Naila hopes her oldest daughter, Hina, an exceptionally beautiful 15-year-old, can break into films. While the quality of singing and dancing that the Heera Mandi produces has declined, talent scouts from the film industry still come here to recruit.

Once a woman from this area achieves fame as a film starlet or singer, however, her family background is camouflaged, as this is not a connection that mainstream society is willing to acknowledge openly.

"We are a society of hypocrites. The morality of the privileged prohibits any recognition of the importance of this area to the arts," says I.A. Rehman, a prominent lawyer in Pakistan and director of the country's Human Rights Commission. "Iqbal Hussain is extraordinary because he says, 'I come from there and I don't care,' " he adds.

Yet the tradition of the dancing girl is still very much evident in South Asian society. It is still common practice for families to hire these women for a mujra, a dance performance with erotic overtones usually for a male audience, performed in celebrations of weddings or local festivals. During Basant, Lahore's famous annual kite-flying festival, a top dancing girl can earn more than $12,000 for a private mujra performance.

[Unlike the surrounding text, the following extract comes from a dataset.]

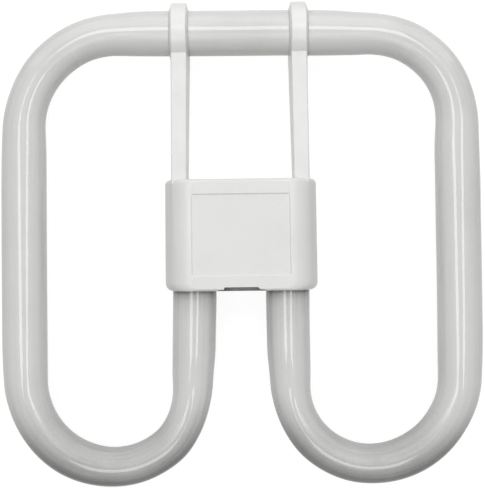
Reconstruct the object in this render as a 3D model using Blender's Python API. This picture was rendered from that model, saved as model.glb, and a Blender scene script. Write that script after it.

Call to establish a heritage site

Hussain, an art professor at the National College of Arts, the nation's foremost art school, bemoans the decline of his community and would like to see his neighborhood revitalized and established as a heritage site.

Born in Heera Mandi and the son and brother of courtesans, he chronicles the lives of the dancing girls who remain and never make it as stars. His life-size portraits of these women in poignant poses have been auctioned at Sotheby's and regularly command prices of more than $10,000 on international markets.

For Hussain, restoring some measure of dignity and respect to this neighborhood and its inhabitants is essential.

"I will never leave this area. This is my home and these are my people. If you try to leave this area and people find out where you are from, they point and say things and make your life very difficult," he says. "We are people like anybody else."